* Required task
Produce the listing below again, exactly as shown.
-- START OF Data shown --
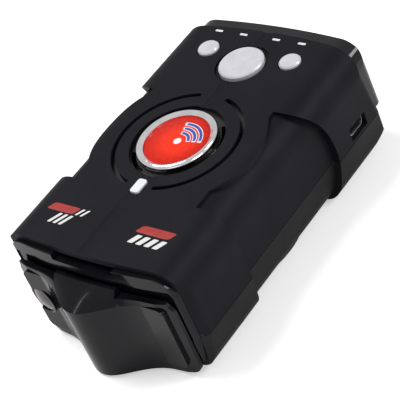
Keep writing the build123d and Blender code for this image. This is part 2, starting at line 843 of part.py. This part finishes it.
# ---- Speaker: basket, magnet and cone, with a foam gasket above ----
with BuildPart() as speaker_gasket:
    with BuildSketch(Plane.XY.offset(insert_z)):
        with Locations((0, badge_y)):
            Circle(speaker_r - 0.1)
            Circle(speaker_r - 2.0, mode=Mode.SUBTRACT)
    extrude(amount=-1.0)
finish(speaker_gasket.part, "speaker_gasket")

speaker_seat = Plane((0, badge_y, insert_z - 1.0))
with BuildPart() as speaker_basket:
    with BuildSketch(Plane.XZ):
        with BuildLine():
            Polyline(
                (speaker_r, 0),
                (speaker_r, -1.0),
                (speaker_r - 2.0, -1.0),
                (speaker_r - 4.5, -3.6),
                (5.0, -3.6),
                (5.0, -3.0),
                (speaker_r - 4.8, -3.0),
                (speaker_r - 2.4, -0.4),
                (speaker_r - 2.4, 0),
                close=True,
            )
        make_face()
    revolve(axis=Axis.Z)
speaker_basket.part = speaker_basket.part.moved(speaker_seat.location)
finish(speaker_basket.part, "speaker_basket")

with BuildPart() as speaker_magnet:
    with BuildSketch(speaker_seat.offset(-3.6)):
        Circle(8.5)
    extrude(amount=-3.4)
    fillet(speaker_magnet.faces().sort_by(Axis.Z)[0].edges(), 0.3)
finish(speaker_magnet.part, "speaker_magnet")

with BuildPart() as speaker_cone:
    with BuildSketch(Plane.XZ):
        with BuildLine():
            Polyline(
                (0, -1.2),
                (4.0, -2.3),
                (9.0, -0.5),
                (speaker_r - 2.6, -0.15),
                (speaker_r - 2.6, -0.4),
                (9.0, -0.8),
                (4.0, -2.7),
                (0, -1.6),
                close=True,
            )
        make_face()
    revolve(axis=Axis.Z)
speaker_cone.part = speaker_cone.part.moved(speaker_seat.location)
finish(speaker_cone.part, "speaker_cone")

# ---- Display: upright board, digit module, pin header and the rear laser receiver ----
display_plane = Plane((0, display_board_y, 0), x_dir=(-1, 0, 0), z_dir=(0, 1, 0))
with BuildPart() as display_board:
    with BuildSketch(display_plane):
        with Locations((0, 26.0)):
            Rectangle(54, 17)
    extrude(amount=1.4)
finish(display_board.part, "display_board")

with BuildPart() as led_display:
    with BuildSketch(display_plane.offset(1.4)):
        with Locations((0, 27.0)):
            Rectangle(38, 14)
    extrude(amount=6.0)
finish(led_display.part, "led_display")

with BuildPart() as display_header:
    with BuildSketch(Plane.XY.offset(board_top_z)):
        with Locations((0, board_rear_y - 2.0)):
            Rectangle(16, 2.4)
    extrude(amount=2.4)
    with BuildSketch(Plane.XZ.offset(-board_rear_y + 0.8)):
        with GridLocations(2.0, 1, 8, 1):
            with Locations((0, board_top_z + 1.2)):
                Rectangle(0.6, 0.6)
    extrude(amount=-(display_board_y - board_rear_y + 0.8))
finish(display_header.part, "display_header")

with BuildPart() as rear_sensor:
    with BuildSketch(display_plane.offset(1.4)):
        with Locations((-23.0, 27.0)):
            Rectangle(4.6, 4.6)
    extrude(amount=2.4)
    with BuildSketch(display_plane.offset(3.8)):
        with Locations((-23.0, 27.0)):
            Circle(1.6)
    extrude(amount=1.0)
    fillet(rear_sensor.faces().sort_by(Axis.Y)[-1].edges(), 0.8)
finish(rear_sensor.part, "rear_sensor")
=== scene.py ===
import bpy
import numpy as np
from mathutils import Matrix, Vector


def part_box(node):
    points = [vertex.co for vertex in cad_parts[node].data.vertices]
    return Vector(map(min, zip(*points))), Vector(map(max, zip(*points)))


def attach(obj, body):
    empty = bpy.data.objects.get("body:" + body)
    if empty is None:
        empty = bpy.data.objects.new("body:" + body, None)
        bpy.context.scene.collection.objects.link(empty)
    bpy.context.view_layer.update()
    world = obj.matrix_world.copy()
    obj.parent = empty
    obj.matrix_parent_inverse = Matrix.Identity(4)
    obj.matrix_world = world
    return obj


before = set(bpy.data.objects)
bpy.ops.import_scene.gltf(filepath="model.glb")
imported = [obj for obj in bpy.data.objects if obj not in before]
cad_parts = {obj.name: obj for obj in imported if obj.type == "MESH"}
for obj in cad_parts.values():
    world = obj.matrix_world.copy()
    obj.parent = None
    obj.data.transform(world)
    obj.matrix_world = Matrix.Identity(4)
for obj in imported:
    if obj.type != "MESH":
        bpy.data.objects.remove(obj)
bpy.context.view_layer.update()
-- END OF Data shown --
* Answer below
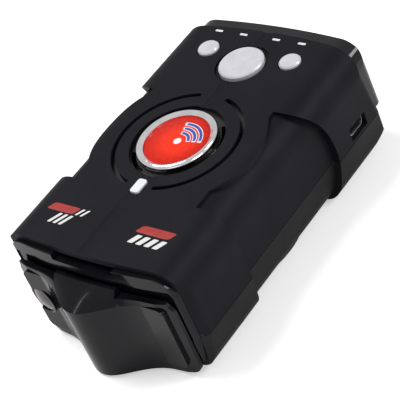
Keep writing the build123d and Blender code for this image. This is part 2, starting at line 843 of part.py. This part finishes it.
# ---- Speaker: basket, magnet and cone, with a foam gasket above ----
with BuildPart() as speaker_gasket:
    with BuildSketch(Plane.XY.offset(insert_z)):
        with Locations((0, badge_y)):
            Circle(speaker_r - 0.1)
            Circle(speaker_r - 2.0, mode=Mode.SUBTRACT)
    extrude(amount=-1.0)
finish(speaker_gasket.part, "speaker_gasket")

speaker_seat = Plane((0, badge_y, insert_z - 1.0))
with BuildPart() as speaker_basket:
    with BuildSketch(Plane.XZ):
        with BuildLine():
            Polyline(
                (speaker_r, 0),
                (speaker_r, -1.0),
                (speaker_r - 2.0, -1.0),
                (speaker_r - 4.5, -3.6),
                (5.0, -3.6),
                (5.0, -3.0),
                (speaker_r - 4.8, -3.0),
                (speaker_r - 2.4, -0.4),
                (speaker_r - 2.4, 0),
                close=True,
            )
        make_face()
    revolve(axis=Axis.Z)
speaker_basket.part = speaker_basket.part.moved(speaker_seat.location)
finish(speaker_basket.part, "speaker_basket")

with BuildPart() as speaker_magnet:
    with BuildSketch(speaker_seat.offset(-3.6)):
        Circle(8.5)
    extrude(amount=-3.4)
    fillet(speaker_magnet.faces().sort_by(Axis.Z)[0].edges(), 0.3)
finish(speaker_magnet.part, "speaker_magnet")

with BuildPart() as speaker_cone:
    with BuildSketch(Plane.XZ):
        with BuildLine():
            Polyline(
                (0, -1.2),
                (4.0, -2.3),
                (9.0, -0.5),
                (speaker_r - 2.6, -0.15),
                (speaker_r - 2.6, -0.4),
                (9.0, -0.8),
                (4.0, -2.7),
                (0, -1.6),
                close=True,
            )
        make_face()
    revolve(axis=Axis.Z)
speaker_cone.part = speaker_cone.part.moved(speaker_seat.location)
finish(speaker_cone.part, "speaker_cone")

# ---- Display: upright board, digit module, pin header and the rear laser receiver ----
display_plane = Plane((0, display_board_y, 0), x_dir=(-1, 0, 0), z_dir=(0, 1, 0))
with BuildPart() as display_board:
    with BuildSketch(display_plane):
        with Locations((0, 26.0)):
            Rectangle(54, 17)
    extrude(amount=1.4)
finish(display_board.part, "display_board")

with BuildPart() as led_display:
    with BuildSketch(display_plane.offset(1.4)):
        with Locations((0, 27.0)):
            Rectangle(38, 14)
    extrude(amount=6.0)
finish(led_display.part, "led_display")

with BuildPart() as display_header:
    with BuildSketch(Plane.XY.offset(board_top_z)):
        with Locations((0, board_rear_y - 2.0)):
            Rectangle(16, 2.4)
    extrude(amount=2.4)
    with BuildSketch(Plane.XZ.offset(-board_rear_y + 0.8)):
        with GridLocations(2.0, 1, 8, 1):
            with Locations((0, board_top_z + 1.2)):
                Rectangle(0.6, 0.6)
    extrude(amount=-(display_board_y - board_rear_y + 0.8))
finish(display_header.part, "display_header")

with BuildPart() as rear_sensor:
    with BuildSketch(display_plane.offset(1.4)):
        with Locations((-23.0, 27.0)):
            Rectangle(4.6, 4.6)
    extrude(amount=2.4)
    with BuildSketch(display_plane.offset(3.8)):
        with Locations((-23.0, 27.0)):
            Circle(1.6)
    extrude(amount=1.0)
    fillet(rear_sensor.faces().sort_by(Axis.Y)[-1].edges(), 0.8)
finish(rear_sensor.part, "rear_sensor")
=== scene.py ===
import bpy
import numpy as np
from mathutils import Matrix, Vector


def part_box(node):
    points = [vertex.co for vertex in cad_parts[node].data.vertices]
    return Vector(map(min, zip(*points))), Vector(map(max, zip(*points)))


def attach(obj, body):
    empty = bpy.data.objects.get("body:" + body)
    if empty is None:
        empty = bpy.data.objects.new("body:" + body, None)
        bpy.context.scene.collection.objects.link(empty)
    bpy.context.view_layer.update()
    world = obj.matrix_world.copy()
    obj.parent = empty
    obj.matrix_parent_inverse = Matrix.Identity(4)
    obj.matrix_world = world
    return obj


before = set(bpy.data.objects)
bpy.ops.import_scene.gltf(filepath="model.glb")
imported = [obj for obj in bpy.data.objects if obj not in before]
cad_parts = {obj.name: obj for obj in imported if obj.type == "MESH"}
for obj in cad_parts.values():
    world = obj.matrix_world.copy()
    obj.parent = None
    obj.data.transform(world)
    obj.matrix_world = Matrix.Identity(4)
for obj in imported:
    if obj.type != "MESH":
        bpy.data.objects.remove(obj)
bpy.context.view_layer.update()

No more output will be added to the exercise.